■ **PROMPT**: From the listing below, copy only the lines from the line that contains "Keep writing the" to the line that contains "the wheel's side.", counting those two lines as part of the copy.

Data extracted from a collection
==================================================

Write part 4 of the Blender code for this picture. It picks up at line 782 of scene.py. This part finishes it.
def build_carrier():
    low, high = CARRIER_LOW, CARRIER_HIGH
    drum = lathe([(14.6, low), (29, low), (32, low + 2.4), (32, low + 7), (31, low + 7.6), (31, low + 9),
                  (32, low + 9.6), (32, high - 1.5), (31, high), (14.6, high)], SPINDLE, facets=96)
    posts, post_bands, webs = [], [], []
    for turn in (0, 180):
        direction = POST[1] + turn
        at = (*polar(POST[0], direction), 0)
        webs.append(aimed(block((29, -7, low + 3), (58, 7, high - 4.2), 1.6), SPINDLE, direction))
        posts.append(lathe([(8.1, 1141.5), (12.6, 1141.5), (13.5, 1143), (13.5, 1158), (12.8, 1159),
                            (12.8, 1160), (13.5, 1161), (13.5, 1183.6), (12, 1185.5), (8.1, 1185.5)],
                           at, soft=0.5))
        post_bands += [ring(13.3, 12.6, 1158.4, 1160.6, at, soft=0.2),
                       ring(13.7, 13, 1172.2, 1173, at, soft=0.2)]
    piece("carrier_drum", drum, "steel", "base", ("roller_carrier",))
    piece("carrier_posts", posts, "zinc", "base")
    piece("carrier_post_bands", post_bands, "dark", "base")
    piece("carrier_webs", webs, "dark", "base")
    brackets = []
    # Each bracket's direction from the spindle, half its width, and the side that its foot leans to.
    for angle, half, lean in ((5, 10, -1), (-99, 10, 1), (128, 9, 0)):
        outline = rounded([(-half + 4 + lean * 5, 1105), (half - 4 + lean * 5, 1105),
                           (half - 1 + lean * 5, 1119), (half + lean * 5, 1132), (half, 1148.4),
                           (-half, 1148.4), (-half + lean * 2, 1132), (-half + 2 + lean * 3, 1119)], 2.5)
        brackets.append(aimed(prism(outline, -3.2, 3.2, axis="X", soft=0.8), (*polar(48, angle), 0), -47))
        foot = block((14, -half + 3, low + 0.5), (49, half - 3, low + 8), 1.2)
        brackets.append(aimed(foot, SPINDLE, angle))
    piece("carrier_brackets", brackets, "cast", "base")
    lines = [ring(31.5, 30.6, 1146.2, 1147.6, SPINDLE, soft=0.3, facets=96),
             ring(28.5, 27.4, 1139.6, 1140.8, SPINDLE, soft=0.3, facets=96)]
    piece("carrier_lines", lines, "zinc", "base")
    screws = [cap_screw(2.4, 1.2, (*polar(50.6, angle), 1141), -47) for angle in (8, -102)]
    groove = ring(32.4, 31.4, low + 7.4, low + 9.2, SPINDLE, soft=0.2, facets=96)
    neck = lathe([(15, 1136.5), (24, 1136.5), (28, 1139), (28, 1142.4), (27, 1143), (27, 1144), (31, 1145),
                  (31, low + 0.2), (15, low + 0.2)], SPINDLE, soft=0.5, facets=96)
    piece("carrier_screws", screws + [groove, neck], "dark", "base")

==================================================

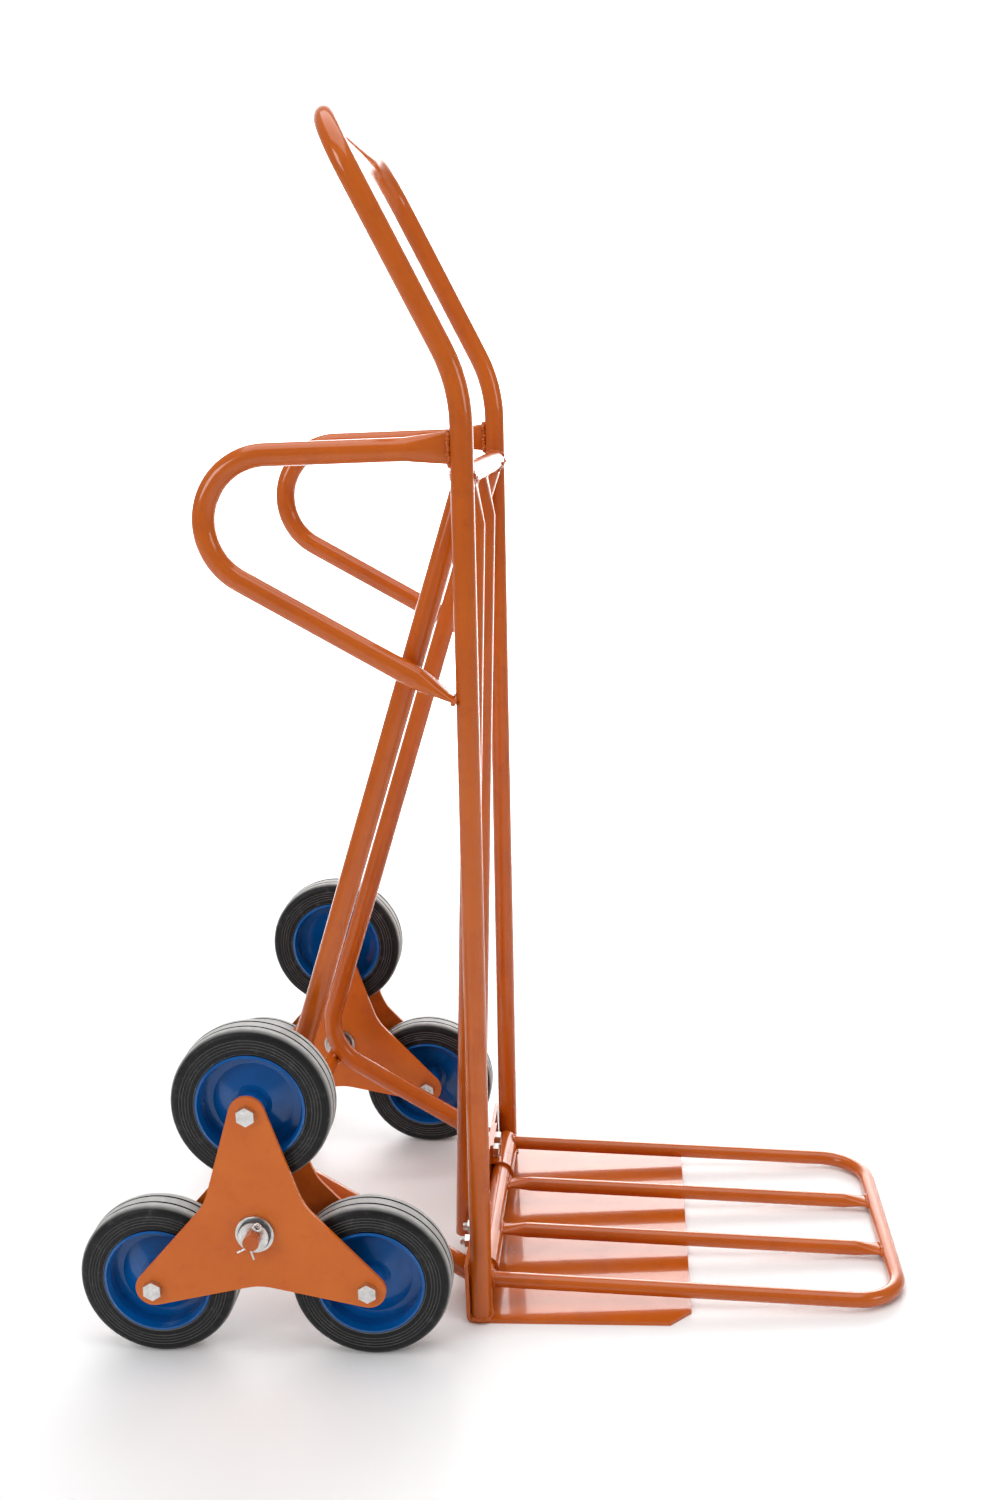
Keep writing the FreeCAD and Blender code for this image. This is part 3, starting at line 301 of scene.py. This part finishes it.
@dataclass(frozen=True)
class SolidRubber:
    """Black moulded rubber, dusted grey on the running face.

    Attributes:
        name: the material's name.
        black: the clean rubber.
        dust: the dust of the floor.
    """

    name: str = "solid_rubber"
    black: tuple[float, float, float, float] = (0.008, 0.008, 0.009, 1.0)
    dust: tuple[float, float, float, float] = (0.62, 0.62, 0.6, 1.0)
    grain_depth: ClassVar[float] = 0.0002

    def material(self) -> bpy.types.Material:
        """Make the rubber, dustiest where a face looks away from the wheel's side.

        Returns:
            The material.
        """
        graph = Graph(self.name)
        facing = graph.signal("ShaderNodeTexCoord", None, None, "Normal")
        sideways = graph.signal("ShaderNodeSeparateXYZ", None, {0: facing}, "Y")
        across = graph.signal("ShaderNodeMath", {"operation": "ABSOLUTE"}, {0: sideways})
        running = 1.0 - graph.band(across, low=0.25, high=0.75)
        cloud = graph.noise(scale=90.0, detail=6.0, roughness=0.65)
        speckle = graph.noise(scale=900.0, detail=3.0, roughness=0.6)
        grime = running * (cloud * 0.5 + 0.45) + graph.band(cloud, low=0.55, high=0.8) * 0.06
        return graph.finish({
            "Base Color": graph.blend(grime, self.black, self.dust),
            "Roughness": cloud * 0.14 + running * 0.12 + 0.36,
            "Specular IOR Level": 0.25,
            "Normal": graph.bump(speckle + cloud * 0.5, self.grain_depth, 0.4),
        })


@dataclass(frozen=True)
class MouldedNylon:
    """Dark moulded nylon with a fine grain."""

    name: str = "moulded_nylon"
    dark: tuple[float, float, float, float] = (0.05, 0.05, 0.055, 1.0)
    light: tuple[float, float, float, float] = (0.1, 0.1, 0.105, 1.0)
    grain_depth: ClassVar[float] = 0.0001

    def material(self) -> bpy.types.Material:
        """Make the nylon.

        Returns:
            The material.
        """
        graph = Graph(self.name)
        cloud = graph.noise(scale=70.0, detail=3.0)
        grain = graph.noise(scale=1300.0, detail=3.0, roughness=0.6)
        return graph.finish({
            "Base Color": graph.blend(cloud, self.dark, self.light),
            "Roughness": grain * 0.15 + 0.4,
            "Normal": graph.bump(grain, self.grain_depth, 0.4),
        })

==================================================

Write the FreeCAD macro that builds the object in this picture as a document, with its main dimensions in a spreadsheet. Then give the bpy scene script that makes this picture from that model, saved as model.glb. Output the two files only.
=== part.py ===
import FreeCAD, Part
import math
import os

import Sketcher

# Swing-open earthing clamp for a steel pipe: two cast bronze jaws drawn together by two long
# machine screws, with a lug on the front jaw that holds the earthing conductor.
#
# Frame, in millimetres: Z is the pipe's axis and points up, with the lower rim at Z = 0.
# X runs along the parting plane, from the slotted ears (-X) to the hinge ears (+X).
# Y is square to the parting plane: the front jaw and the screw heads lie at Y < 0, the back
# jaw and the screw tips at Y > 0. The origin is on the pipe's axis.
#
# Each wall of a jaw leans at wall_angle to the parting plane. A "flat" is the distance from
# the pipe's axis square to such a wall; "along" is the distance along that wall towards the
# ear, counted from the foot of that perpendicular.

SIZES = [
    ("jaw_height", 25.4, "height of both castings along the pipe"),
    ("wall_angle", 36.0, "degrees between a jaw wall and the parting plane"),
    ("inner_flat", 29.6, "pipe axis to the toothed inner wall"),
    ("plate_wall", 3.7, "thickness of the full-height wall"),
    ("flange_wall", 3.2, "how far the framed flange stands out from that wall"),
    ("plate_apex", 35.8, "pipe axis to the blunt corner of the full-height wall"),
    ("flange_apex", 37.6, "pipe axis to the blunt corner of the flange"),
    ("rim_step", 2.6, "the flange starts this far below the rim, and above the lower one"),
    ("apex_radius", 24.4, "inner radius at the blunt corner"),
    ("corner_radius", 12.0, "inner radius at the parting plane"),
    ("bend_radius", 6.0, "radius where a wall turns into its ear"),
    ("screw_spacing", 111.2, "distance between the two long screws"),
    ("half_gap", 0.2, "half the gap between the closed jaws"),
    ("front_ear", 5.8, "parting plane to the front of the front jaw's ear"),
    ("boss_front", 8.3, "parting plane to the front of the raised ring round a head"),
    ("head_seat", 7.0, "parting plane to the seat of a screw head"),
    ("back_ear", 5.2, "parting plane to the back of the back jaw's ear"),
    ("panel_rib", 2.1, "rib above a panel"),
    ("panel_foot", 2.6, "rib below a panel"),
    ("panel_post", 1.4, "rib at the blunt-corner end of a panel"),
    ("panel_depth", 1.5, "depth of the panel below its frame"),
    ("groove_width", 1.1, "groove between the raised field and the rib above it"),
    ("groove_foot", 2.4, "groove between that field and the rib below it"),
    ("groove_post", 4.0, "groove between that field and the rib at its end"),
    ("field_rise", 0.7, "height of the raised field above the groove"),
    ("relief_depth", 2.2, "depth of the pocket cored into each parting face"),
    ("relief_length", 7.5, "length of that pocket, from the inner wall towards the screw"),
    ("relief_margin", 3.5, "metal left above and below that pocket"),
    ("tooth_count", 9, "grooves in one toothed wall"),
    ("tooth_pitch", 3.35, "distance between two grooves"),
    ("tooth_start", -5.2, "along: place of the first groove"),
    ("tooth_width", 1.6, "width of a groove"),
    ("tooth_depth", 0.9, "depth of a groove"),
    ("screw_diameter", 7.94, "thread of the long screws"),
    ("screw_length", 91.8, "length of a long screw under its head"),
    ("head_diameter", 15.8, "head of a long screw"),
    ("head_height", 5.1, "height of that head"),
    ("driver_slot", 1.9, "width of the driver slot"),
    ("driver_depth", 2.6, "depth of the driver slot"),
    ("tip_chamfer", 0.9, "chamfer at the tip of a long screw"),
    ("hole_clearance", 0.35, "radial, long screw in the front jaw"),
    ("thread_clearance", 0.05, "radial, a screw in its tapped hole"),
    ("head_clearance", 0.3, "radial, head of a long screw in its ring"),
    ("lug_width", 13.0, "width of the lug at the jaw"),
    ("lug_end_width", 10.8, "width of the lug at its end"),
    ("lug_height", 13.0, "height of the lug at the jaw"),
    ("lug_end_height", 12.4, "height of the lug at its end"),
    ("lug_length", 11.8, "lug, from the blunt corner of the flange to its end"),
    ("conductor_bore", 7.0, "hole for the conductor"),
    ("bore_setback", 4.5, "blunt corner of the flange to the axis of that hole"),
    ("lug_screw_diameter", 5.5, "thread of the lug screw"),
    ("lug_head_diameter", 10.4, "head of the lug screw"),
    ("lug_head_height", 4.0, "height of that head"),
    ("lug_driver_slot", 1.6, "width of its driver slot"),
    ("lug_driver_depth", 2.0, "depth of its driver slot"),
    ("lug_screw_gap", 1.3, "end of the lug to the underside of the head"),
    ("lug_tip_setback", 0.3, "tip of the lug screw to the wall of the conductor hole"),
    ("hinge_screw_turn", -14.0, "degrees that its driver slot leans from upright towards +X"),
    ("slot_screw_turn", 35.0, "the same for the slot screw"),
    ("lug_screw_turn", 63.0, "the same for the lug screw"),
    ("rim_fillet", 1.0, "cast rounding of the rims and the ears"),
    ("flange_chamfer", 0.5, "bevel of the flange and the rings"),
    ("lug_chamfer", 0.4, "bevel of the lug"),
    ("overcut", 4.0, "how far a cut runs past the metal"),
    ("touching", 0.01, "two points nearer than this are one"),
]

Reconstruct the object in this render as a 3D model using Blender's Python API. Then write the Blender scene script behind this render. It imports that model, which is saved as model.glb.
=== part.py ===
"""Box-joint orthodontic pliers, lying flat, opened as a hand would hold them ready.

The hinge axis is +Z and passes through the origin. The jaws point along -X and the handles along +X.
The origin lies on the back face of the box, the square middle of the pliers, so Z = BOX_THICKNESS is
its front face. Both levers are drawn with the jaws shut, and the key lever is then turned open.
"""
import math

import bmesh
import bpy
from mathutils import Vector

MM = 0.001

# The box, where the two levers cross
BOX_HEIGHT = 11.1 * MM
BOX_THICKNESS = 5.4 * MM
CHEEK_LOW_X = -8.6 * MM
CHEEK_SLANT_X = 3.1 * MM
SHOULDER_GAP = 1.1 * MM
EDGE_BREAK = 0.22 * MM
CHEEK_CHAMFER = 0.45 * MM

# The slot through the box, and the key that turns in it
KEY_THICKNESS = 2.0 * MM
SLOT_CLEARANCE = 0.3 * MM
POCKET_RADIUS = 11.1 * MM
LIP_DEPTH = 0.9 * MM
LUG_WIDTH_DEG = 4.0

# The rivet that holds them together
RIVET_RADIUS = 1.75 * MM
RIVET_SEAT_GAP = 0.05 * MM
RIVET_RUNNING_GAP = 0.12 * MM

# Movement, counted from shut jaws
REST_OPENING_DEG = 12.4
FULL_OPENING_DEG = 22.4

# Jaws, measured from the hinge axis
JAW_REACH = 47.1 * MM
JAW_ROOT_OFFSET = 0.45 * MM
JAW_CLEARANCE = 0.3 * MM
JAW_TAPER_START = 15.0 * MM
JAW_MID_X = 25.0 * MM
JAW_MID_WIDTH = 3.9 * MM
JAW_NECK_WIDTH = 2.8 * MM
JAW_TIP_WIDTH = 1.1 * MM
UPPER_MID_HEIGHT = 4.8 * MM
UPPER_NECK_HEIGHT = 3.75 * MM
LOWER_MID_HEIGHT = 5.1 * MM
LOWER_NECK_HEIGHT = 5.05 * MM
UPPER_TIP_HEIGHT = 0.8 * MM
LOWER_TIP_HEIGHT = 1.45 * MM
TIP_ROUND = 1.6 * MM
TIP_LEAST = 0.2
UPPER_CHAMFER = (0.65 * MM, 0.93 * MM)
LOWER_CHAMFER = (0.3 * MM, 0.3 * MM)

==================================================

■ **FULL OUTPUT**:
Keep writing the FreeCAD and Blender code for this image. This is part 3, starting at line 301 of scene.py. This part finishes it.
@dataclass(frozen=True)
class SolidRubber:
    """Black moulded rubber, dusted grey on the running face.

    Attributes:
        name: the material's name.
        black: the clean rubber.
        dust: the dust of the floor.
    """

    name: str = "solid_rubber"
    black: tuple[float, float, float, float] = (0.008, 0.008, 0.009, 1.0)
    dust: tuple[float, float, float, float] = (0.62, 0.62, 0.6, 1.0)
    grain_depth: ClassVar[float] = 0.0002

    def material(self) -> bpy.types.Material:
        """Make the rubber, dustiest where a face looks away from the wheel's side.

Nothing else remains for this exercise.